## REQUIRED TASK
Give back the exact lines spanning from the line with "Reconstruct the object" to the line with "from mathutils.geometry import", with both of those lines included and no others.

## SUPPLIED ENTRIES
>> Start

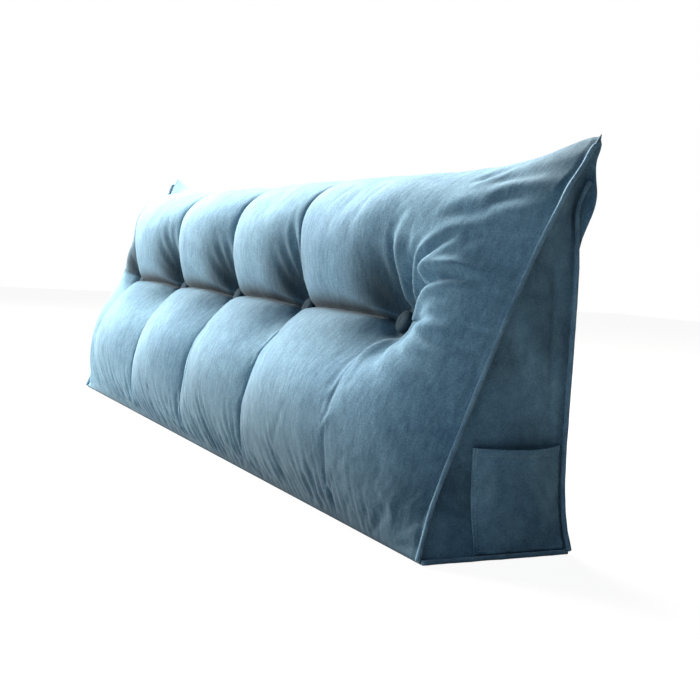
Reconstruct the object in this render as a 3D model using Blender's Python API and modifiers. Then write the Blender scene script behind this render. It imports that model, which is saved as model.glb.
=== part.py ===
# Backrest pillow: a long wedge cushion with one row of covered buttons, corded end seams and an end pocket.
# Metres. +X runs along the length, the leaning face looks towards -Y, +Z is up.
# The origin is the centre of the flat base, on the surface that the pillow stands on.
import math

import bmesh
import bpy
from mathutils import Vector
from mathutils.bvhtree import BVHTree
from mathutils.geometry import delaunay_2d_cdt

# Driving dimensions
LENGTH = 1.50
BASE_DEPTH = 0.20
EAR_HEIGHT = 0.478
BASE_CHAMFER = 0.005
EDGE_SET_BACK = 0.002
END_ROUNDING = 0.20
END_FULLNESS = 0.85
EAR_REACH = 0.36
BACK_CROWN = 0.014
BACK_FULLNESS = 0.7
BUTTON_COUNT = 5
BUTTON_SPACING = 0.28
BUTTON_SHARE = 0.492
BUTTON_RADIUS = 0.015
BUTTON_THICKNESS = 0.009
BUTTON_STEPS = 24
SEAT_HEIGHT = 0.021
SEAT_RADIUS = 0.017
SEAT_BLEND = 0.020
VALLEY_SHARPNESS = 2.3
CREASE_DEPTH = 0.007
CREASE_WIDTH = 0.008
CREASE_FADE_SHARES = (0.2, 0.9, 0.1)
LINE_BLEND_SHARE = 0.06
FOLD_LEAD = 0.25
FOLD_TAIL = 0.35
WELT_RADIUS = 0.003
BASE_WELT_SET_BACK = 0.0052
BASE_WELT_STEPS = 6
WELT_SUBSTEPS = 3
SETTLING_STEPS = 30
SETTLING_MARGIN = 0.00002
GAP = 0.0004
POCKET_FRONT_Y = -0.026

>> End
>> Start

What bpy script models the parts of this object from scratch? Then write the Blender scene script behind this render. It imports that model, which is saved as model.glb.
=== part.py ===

>> End

## RESULT OF THIS EXERCISE
Reconstruct the object in this render as a 3D model using Blender's Python API and modifiers. Then write the Blender scene script behind this render. It imports that model, which is saved as model.glb.
=== part.py ===
# Backrest pillow: a long wedge cushion with one row of covered buttons, corded end seams and an end pocket.
# Metres. +X runs along the length, the leaning face looks towards -Y, +Z is up.
# The origin is the centre of the flat base, on the surface that the pillow stands on.
import math

import bmesh
import bpy
from mathutils import Vector
from mathutils.bvhtree import BVHTree
from mathutils.geometry import delaunay_2d_cdt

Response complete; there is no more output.